◆ **WRITTEN TASK**
The complete listing should be restated exactly.

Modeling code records
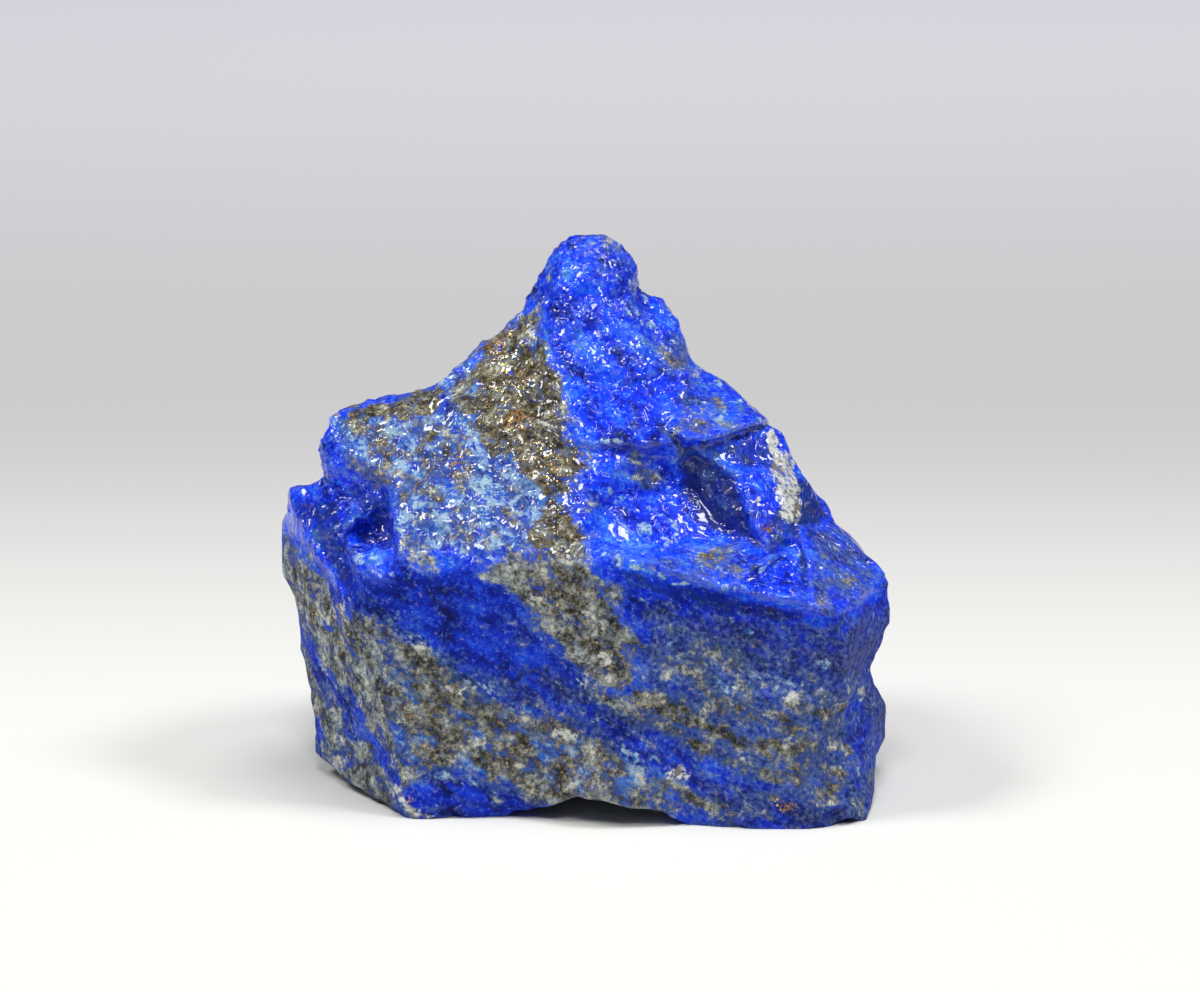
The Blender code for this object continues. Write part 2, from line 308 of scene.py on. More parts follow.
def distance_to_line(places, line):
    """Distance in the picture from each place to the nearest stretch of a line of points."""
    nearest = np.full(len(places), np.inf)
    line = np.array(line, float)
    for start, end in zip(line[:-1], line[1:]):
        side = end - start
        share = np.clip((places - start) @ side / (side @ side), 0, 1)
        away = np.linalg.norm(places - start - share[:, None] * side, axis=1)
        nearest = np.minimum(nearest, away)
    return nearest


def inside(places, outline, soft):
    """From 0 outside a closed outline to 1 inside it, eased over the soft width on both sides of its edge.
    A place is inside if a level line to its right crosses the outline an odd number of times."""
    outline = np.array(outline, float)
    odd = np.zeros(len(places), bool)
    for start, end in zip(outline, np.roll(outline, -1, axis=0)):
        rise = end[1] - start[1] or 1e-9
        spans = (start[1] > places[:, 1]) != (end[1] > places[:, 1])
        crossing = start[0] + (places[:, 1] - start[1]) * (end[0] - start[0]) / rise
        odd ^= spans & (places[:, 0] < crossing)
    away = distance_to_line(places, np.vstack([outline, outline[:1]]))
    return ease(0.5 + np.where(odd, away, -away) / (2 * soft))


def stroke(places, line, half_wide, soft):
    """From 1 on a line of points to 0 beyond its half width, eased over the soft width."""
    return ease(0.5 + (half_wide - distance_to_line(places, line)) / (2 * soft))


def spot(places, across, down, long, short, turn):
    """An oval spot, 1 to half its size and fading to 0 at one and a half: its long axis is turned
    clockwise from level by so many degrees."""
    angle = np.radians(turn)
    offset = places - (across, down)
    lengthwise = (offset @ (np.cos(angle), np.sin(angle))) / long
    sideways = (offset @ (-np.sin(angle), np.cos(angle))) / short
    return ease(1.5 - np.hypot(lengthwise, sideways))


# Broken faces of the front, as outlines in the picture. The matte face is the whole lower front and left
# side, the low front is the part of it where the blue is dull, and the notch is the hollow between the ledge
# and the roof.
KNOB_FACE = [
    (515, 320), (545, 235), (600, 220), (650, 250), (675, 300), (700, 362),
    (655, 376), (628, 386), (575, 388), (552, 345),
]
ROOF_FACE = [
    (300, 480), (305, 405), (430, 375), (520, 295), (552, 345), (572, 388),
    (566, 430), (580, 470), (585, 550), (480, 566), (398, 556), (389, 500), (352, 478),
]
TERRACE_FACE = [
    (572, 385), (628, 386), (655, 376), (700, 362), (790, 420), (700, 448), (580, 443), (560, 420),
]
BOWL_FACE = [
    (580, 446), (700, 450), (745, 500), (770, 545), (735, 588), (605, 556), (582, 548),
]
MATTE_FACE = [
    (340, 560), (395, 558), (440, 566), (500, 560), (585, 556), (640, 570), (700, 584), (745, 594),
    (815, 616), (850, 612), (900, 570), (930, 850), (250, 860), (250, 520), (300, 540), (350, 606),
]
LOW_FRONT = [
    (240, 560), (395, 566), (585, 562), (640, 592), (700, 622), (815, 640), (850, 618), (900, 600),
    (930, 850), (250, 860),
]
NOTCH = [
    (341, 485), (359, 480), (374, 482), (385, 494), (391, 512), (394, 533), (396, 555), (365, 544),
    (341, 534), (338, 508),
]

# Flat broken facets of the front: the outline, how far across its edge it blends in pixels, how flat it is
# from 0 to 1, and how far it stands towards the camera in millimetres.
FACETS = {
    "terrace": ([(572, 386), (628, 386), (660, 376), (700, 372), (690, 392), (673, 434), (666, 446),
                 (646, 448), (616, 441), (577, 443)], 7, 0.5, 0.0),
    "slab": ([(701, 370), (741, 394), (760, 408), (774, 424), (745, 434), (722, 442), (697, 447),
              (673, 434), (690, 392)], 2.5, 0.45, 0.30),
    "below the slab": ([(697, 447), (722, 442), (745, 434), (774, 424), (786, 446), (777, 470),
                        (742, 471), (714, 461)], 2.5, 0.9, -0.35),
    "navy": ([(697, 447), (714, 461), (742, 471), (745, 487), (749, 510), (756, 531), (767, 547),
              (735, 540), (705, 515), (687, 490), (680, 462)], 6, 0.6, -0.40),
    "blue": ([(742, 471), (777, 470), (787, 500), (792, 524), (778, 550), (767, 547), (756, 531),
              (749, 510), (745, 487)], 2.5, 1.0, 0.25),
    "strip": ([(780, 440), (804, 464), (818, 490), (838, 520), (802, 529), (792, 524), (787, 500),
               (777, 470)], 3, 0.8, 0.0),
    "corner": ([(802, 529), (838, 518), (866, 547), (890, 572), (871, 582), (859, 597), (838, 616),
                (827, 615), (812, 606), (806, 561)], 3, 0.8, 0.15),
    "prism": ([(730, 586), (747, 577), (767, 562), (781, 551), (792, 553), (799, 565), (804, 584),
               (808, 606), (745, 594)], 3, 0.8, 0.25),
    "shelf": ([(600, 552), (640, 547), (735, 546), (767, 550), (767, 562), (747, 577), (728, 586),
               (691, 577), (669, 571), (646, 564), (607, 556)], 3, 0.85, 0.0),
    "front right": ([(608, 561), (646, 569), (691, 582), (728, 591), (745, 599), (812, 613), (838, 621),
                     (850, 640), (846, 700), (760, 690), (640, 690), (600, 620)], 3, 0.75, -0.12),
    "bowl wall": ([(578, 445), (616, 443), (627, 460), (610, 490), (597, 512), (586, 546), (580, 500)],
                  7, 0.6, 0.0),
    "bowl floor": ([(616, 443), (646, 449), (668, 448), (680, 462), (687, 490), (705, 515), (735, 540),
                    (735, 546), (640, 547), (586, 547), (597, 512), (610, 490), (627, 460)], 6, 0.5, -0.12),
    "ledge top": ([(284, 482), (291, 484), (320, 480), (349, 476), (341, 497), (292, 506)], 3, 0.8, 0.2),
    "ledge front": ([(292, 506), (340, 498), (341, 533), (308, 533)], 3, 0.95, 0.0),
    "ledge foot": ([(308, 533), (341, 533), (349, 563), (357, 606), (338, 588)], 3, 0.8, -0.3),
    "column": ([(341, 534), (365, 544), (396, 556), (396, 580), (372, 586), (350, 566)], 4, 0.7, 0.2),
}

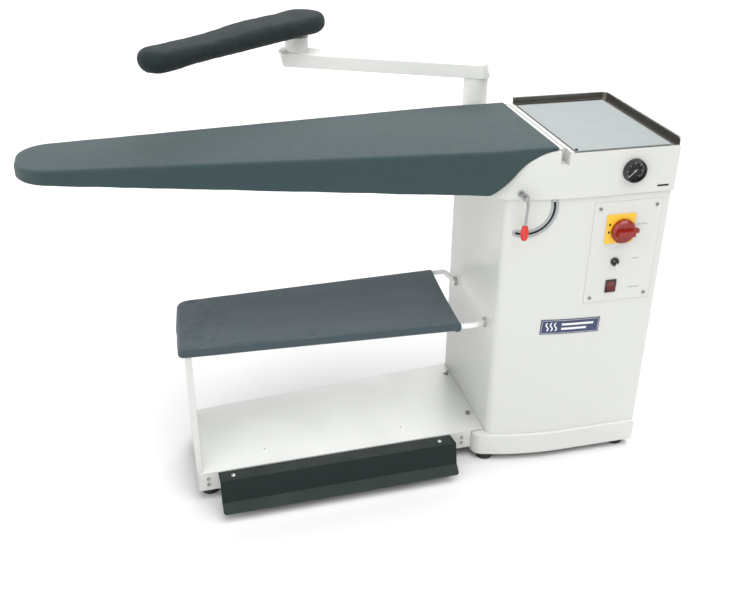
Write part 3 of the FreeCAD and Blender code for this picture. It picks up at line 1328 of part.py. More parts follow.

◆ **FULL SOLUTION**
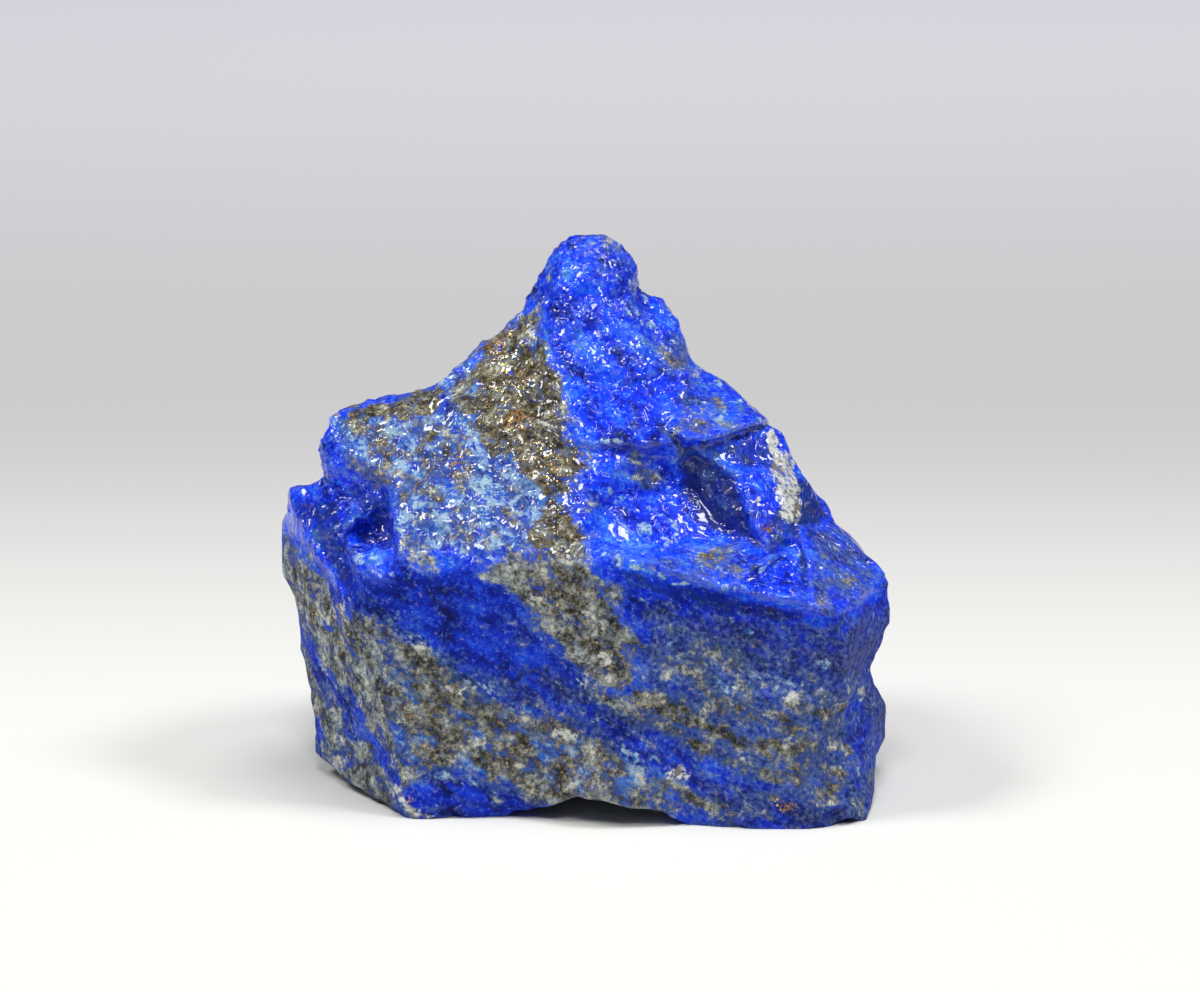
The Blender code for this object continues. Write part 2, from line 308 of scene.py on. More parts follow.
def distance_to_line(places, line):
    """Distance in the picture from each place to the nearest stretch of a line of points."""
    nearest = np.full(len(places), np.inf)
    line = np.array(line, float)
    for start, end in zip(line[:-1], line[1:]):
        side = end - start
        share = np.clip((places - start) @ side / (side @ side), 0, 1)
        away = np.linalg.norm(places - start - share[:, None] * side, axis=1)
        nearest = np.minimum(nearest, away)
    return nearest


def inside(places, outline, soft):
    """From 0 outside a closed outline to 1 inside it, eased over the soft width on both sides of its edge.
    A place is inside if a level line to its right crosses the outline an odd number of times."""
    outline = np.array(outline, float)
    odd = np.zeros(len(places), bool)
    for start, end in zip(outline, np.roll(outline, -1, axis=0)):
        rise = end[1] - start[1] or 1e-9
        spans = (start[1] > places[:, 1]) != (end[1] > places[:, 1])
        crossing = start[0] + (places[:, 1] - start[1]) * (end[0] - start[0]) / rise
        odd ^= spans & (places[:, 0] < crossing)
    away = distance_to_line(places, np.vstack([outline, outline[:1]]))
    return ease(0.5 + np.where(odd, away, -away) / (2 * soft))


def stroke(places, line, half_wide, soft):
    """From 1 on a line of points to 0 beyond its half width, eased over the soft width."""
    return ease(0.5 + (half_wide - distance_to_line(places, line)) / (2 * soft))


def spot(places, across, down, long, short, turn):
    """An oval spot, 1 to half its size and fading to 0 at one and a half: its long axis is turned
    clockwise from level by so many degrees."""
    angle = np.radians(turn)
    offset = places - (across, down)
    lengthwise = (offset @ (np.cos(angle), np.sin(angle))) / long
    sideways = (offset @ (-np.sin(angle), np.cos(angle))) / short
    return ease(1.5 - np.hypot(lengthwise, sideways))


# Broken faces of the front, as outlines in the picture. The matte face is the whole lower front and left
# side, the low front is the part of it where the blue is dull, and the notch is the hollow between the ledge
# and the roof.
KNOB_FACE = [
    (515, 320), (545, 235), (600, 220), (650, 250), (675, 300), (700, 362),
    (655, 376), (628, 386), (575, 388), (552, 345),
]
ROOF_FACE = [
    (300, 480), (305, 405), (430, 375), (520, 295), (552, 345), (572, 388),
    (566, 430), (580, 470), (585, 550), (480, 566), (398, 556), (389, 500), (352, 478),
]
TERRACE_FACE = [
    (572, 385), (628, 386), (655, 376), (700, 362), (790, 420), (700, 448), (580, 443), (560, 420),
]
BOWL_FACE = [
    (580, 446), (700, 450), (745, 500), (770, 545), (735, 588), (605, 556), (582, 548),
]
MATTE_FACE = [
    (340, 560), (395, 558), (440, 566), (500, 560), (585, 556), (640, 570), (700, 584), (745, 594),
    (815, 616), (850, 612), (900, 570), (930, 850), (250, 860), (250, 520), (300, 540), (350, 606),
]
LOW_FRONT = [
    (240, 560), (395, 566), (585, 562), (640, 592), (700, 622), (815, 640), (850, 618), (900, 600),
    (930, 850), (250, 860),
]
NOTCH = [
    (341, 485), (359, 480), (374, 482), (385, 494), (391, 512), (394, 533), (396, 555), (365, 544),
    (341, 534), (338, 508),
]

# Flat broken facets of the front: the outline, how far across its edge it blends in pixels, how flat it is
# from 0 to 1, and how far it stands towards the camera in millimetres.
FACETS = {
    "terrace": ([(572, 386), (628, 386), (660, 376), (700, 372), (690, 392), (673, 434), (666, 446),
                 (646, 448), (616, 441), (577, 443)], 7, 0.5, 0.0),
    "slab": ([(701, 370), (741, 394), (760, 408), (774, 424), (745, 434), (722, 442), (697, 447),
              (673, 434), (690, 392)], 2.5, 0.45, 0.30),
    "below the slab": ([(697, 447), (722, 442), (745, 434), (774, 424), (786, 446), (777, 470),
                        (742, 471), (714, 461)], 2.5, 0.9, -0.35),
    "navy": ([(697, 447), (714, 461), (742, 471), (745, 487), (749, 510), (756, 531), (767, 547),
              (735, 540), (705, 515), (687, 490), (680, 462)], 6, 0.6, -0.40),
    "blue": ([(742, 471), (777, 470), (787, 500), (792, 524), (778, 550), (767, 547), (756, 531),
              (749, 510), (745, 487)], 2.5, 1.0, 0.25),
    "strip": ([(780, 440), (804, 464), (818, 490), (838, 520), (802, 529), (792, 524), (787, 500),
               (777, 470)], 3, 0.8, 0.0),
    "corner": ([(802, 529), (838, 518), (866, 547), (890, 572), (871, 582), (859, 597), (838, 616),
                (827, 615), (812, 606), (806, 561)], 3, 0.8, 0.15),
    "prism": ([(730, 586), (747, 577), (767, 562), (781, 551), (792, 553), (799, 565), (804, 584),
               (808, 606), (745, 594)], 3, 0.8, 0.25),
    "shelf": ([(600, 552), (640, 547), (735, 546), (767, 550), (767, 562), (747, 577), (728, 586),
               (691, 577), (669, 571), (646, 564), (607, 556)], 3, 0.85, 0.0),
    "front right": ([(608, 561), (646, 569), (691, 582), (728, 591), (745, 599), (812, 613), (838, 621),
                     (850, 640), (846, 700), (760, 690), (640, 690), (600, 620)], 3, 0.75, -0.12),
    "bowl wall": ([(578, 445), (616, 443), (627, 460), (610, 490), (597, 512), (586, 546), (580, 500)],
                  7, 0.6, 0.0),
    "bowl floor": ([(616, 443), (646, 449), (668, 448), (680, 462), (687, 490), (705, 515), (735, 540),
                    (735, 546), (640, 547), (586, 547), (597, 512), (610, 490), (627, 460)], 6, 0.5, -0.12),
    "ledge top": ([(284, 482), (291, 484), (320, 480), (349, 476), (341, 497), (292, 506)], 3, 0.8, 0.2),
    "ledge front": ([(292, 506), (340, 498), (341, 533), (308, 533)], 3, 0.95, 0.0),
    "ledge foot": ([(308, 533), (341, 533), (349, 563), (357, 606), (338, 588)], 3, 0.8, -0.3),
    "column": ([(341, 534), (365, 544), (396, 556), (396, 580), (372, 586), (350, 566)], 4, 0.7, 0.2),
}

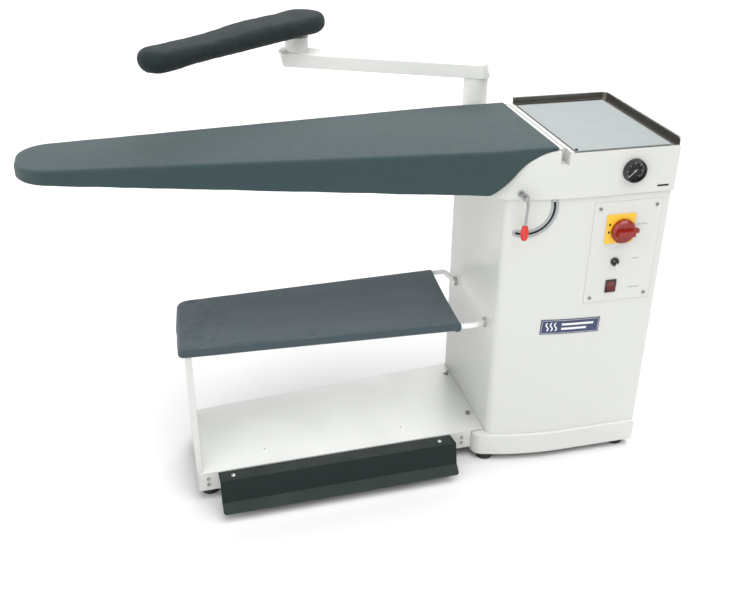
Write part 3 of the FreeCAD and Blender code for this picture. It picks up at line 1328 of part.py. More parts follow.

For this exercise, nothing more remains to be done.